On 18/09/2019 12:08, Lassi Kortela wrote:
> Can we cautiously establish general agreement that a domain-specific
> langauge of safe SQL combinators is a requirement for basic sanity
> working with databases in Scheme?
>
> I.e. non-DSL use of SQL could be regarded as something similar to unsafe
> or optimized primitives in a high-level language implementation: crucial
> to have, but usually best to avoid and hide behind safe wrappers.
>
> If we can have this agreement, we could start exploring a DSL with the
> people we have on board now.
>
> I don't mind it has engine-specific extensions as well. E.g. if Postgres
> has extensions that people use all the time for real work, why not add
> them in. I imagine any extensions are also safer and easier to use with
> a good DSL than without.

Throwing a few ideas out, we could define the DSL in terms of
constructor procedures (that return some opaque types), thereby allowing
a postgres lib to provide their own constructors that can be intermingled.

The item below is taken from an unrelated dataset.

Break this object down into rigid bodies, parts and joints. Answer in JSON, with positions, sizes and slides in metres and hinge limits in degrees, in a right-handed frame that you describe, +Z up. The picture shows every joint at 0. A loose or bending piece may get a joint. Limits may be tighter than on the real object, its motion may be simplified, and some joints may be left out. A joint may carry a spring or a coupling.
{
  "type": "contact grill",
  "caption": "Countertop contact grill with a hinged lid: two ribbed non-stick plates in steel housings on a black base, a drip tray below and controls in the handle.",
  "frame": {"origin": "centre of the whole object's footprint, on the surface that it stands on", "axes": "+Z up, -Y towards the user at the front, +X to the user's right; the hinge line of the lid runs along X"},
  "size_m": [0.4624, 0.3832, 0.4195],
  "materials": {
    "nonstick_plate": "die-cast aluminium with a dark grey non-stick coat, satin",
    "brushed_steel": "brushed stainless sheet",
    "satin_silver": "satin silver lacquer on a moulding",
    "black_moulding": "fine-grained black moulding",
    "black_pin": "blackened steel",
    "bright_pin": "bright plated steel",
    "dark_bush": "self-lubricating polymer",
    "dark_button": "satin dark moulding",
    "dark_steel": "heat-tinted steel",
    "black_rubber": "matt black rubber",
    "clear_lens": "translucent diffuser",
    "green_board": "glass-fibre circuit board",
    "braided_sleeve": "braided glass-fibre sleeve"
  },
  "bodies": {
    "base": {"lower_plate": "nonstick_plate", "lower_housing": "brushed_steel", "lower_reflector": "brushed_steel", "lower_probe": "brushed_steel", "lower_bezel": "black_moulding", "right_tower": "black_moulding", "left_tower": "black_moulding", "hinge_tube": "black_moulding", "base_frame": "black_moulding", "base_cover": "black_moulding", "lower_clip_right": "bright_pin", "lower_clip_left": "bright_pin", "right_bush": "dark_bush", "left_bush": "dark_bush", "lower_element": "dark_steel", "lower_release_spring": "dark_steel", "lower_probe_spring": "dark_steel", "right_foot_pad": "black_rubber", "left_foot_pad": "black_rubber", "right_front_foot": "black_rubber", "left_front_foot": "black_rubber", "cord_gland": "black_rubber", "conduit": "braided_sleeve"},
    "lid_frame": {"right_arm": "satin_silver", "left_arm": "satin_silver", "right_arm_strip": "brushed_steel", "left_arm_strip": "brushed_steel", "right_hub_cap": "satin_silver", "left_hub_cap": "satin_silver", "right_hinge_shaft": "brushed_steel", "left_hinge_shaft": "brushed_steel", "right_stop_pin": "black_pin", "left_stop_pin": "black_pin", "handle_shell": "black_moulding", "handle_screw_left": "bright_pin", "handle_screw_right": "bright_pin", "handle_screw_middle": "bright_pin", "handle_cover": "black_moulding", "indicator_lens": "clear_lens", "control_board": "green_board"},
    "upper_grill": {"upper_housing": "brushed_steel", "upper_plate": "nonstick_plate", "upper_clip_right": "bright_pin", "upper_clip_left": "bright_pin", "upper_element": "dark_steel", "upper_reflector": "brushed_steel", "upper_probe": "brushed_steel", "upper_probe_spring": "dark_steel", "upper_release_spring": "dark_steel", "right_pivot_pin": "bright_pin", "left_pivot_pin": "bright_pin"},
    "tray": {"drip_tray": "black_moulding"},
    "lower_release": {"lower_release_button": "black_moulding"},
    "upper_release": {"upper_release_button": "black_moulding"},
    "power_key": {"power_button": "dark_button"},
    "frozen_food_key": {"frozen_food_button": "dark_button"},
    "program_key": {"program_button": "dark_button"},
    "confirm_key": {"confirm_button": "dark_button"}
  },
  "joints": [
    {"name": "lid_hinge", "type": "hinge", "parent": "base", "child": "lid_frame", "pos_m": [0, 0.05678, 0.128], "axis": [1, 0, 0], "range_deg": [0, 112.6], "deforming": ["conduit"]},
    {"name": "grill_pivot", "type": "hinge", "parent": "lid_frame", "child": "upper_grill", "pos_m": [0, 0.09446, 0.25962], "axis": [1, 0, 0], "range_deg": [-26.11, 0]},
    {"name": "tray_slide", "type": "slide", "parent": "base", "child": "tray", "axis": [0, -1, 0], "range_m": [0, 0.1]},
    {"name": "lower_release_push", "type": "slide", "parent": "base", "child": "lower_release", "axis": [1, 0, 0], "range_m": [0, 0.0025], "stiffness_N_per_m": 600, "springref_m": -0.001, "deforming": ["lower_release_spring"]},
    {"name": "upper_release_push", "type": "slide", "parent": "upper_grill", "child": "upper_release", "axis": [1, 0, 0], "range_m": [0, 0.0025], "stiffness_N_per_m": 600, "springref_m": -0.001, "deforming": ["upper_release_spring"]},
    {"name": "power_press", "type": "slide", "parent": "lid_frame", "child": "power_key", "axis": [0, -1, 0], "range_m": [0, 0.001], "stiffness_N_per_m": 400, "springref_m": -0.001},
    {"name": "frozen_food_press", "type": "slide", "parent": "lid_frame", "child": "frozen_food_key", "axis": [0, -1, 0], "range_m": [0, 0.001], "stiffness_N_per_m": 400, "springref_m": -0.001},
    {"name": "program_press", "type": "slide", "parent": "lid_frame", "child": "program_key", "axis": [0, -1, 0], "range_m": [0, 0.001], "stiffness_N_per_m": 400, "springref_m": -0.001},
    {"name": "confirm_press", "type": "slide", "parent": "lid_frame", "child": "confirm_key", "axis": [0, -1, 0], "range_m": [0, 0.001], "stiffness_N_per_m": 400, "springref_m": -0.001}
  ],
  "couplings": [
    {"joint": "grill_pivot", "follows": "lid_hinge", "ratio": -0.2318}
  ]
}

One question to answer first is how closely to stick to SQL's structure.

For instance, we could have a "select" form that supports all the things
select can do - GROUP BY, HAVING, WHERE, and projection (picking out
specific columns / computed expressions), that has a simple translation
to the matching SELECT statement. This is how SSQL works, for instance.

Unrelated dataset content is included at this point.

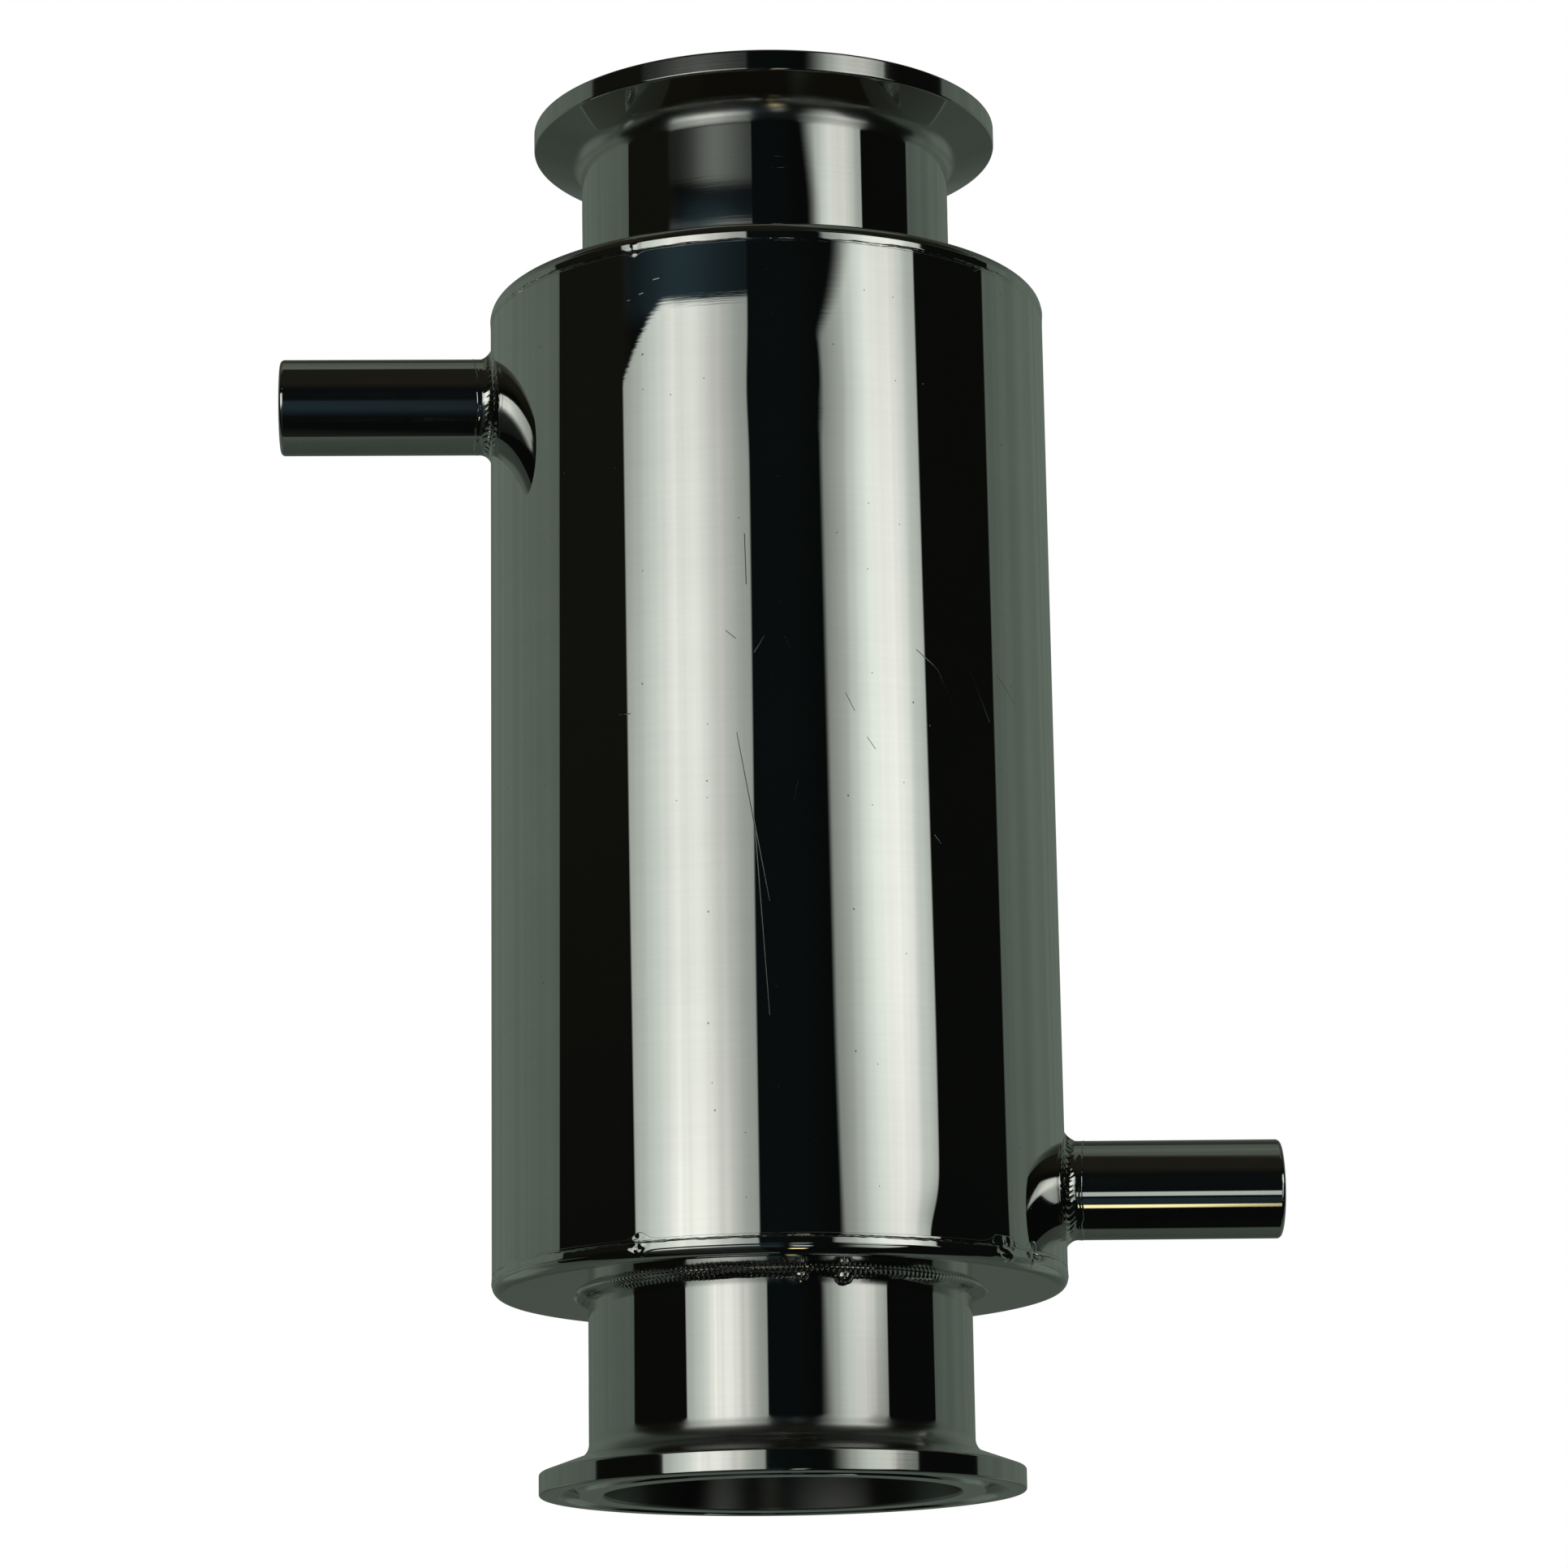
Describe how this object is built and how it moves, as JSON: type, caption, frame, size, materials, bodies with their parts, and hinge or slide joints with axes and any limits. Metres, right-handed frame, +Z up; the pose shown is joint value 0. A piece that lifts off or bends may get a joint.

Or we can have nodes for joins, selection, grouping, and projection -
more towards the "relational algebra" end - and do more work to fold
them down to SQL.

To give a feel for the implications, a query like:

(select
  (group
   (select
      (join a b '(= a.foo b.foo))
      '(= a.bar 6))
   '(a.x)
   '((y-sum . (sum b.y))))
 '(= y-sum 10))

...could become a single SELECT:

SELECT a.x, SUM(b.y) AS y_sum
  FROM a INNER JOIN b ON a.foo = b.foo
  WHERE a.bar = 6
  GROUP BY a.x
  HAVING y_sum = 10;

...but a naive implementation could create a SELECT for every node, and
rely on the DBMS to optimise it down:

SELECT * FROM
 (SELECT a.x, SUM(b.y) AS sum_y FROM
  (SELECT * FROM
   (SELECT * FROM a INNER JOIN b ON a.foo = b.foo)
   WHERE a.bar = 6)
 GROUP BY a.x)
WHERE sum_y = 10;

Obviously, things like UNION / INTERSECT / EXCEPT [ALL|DISTINCT] need to
generate subqueries for the subexpressions, as the SQL syntax demands
that, along with common table expressions (we could call them "let" in
Scheme rather than WITH..AS if we're trying to lean more towards a
relational algebra!)

>
> Thoughts?
>

--
Alaric Snell-Pym   (M7KIT)
http://www.snell-pym.org.uk/alaric/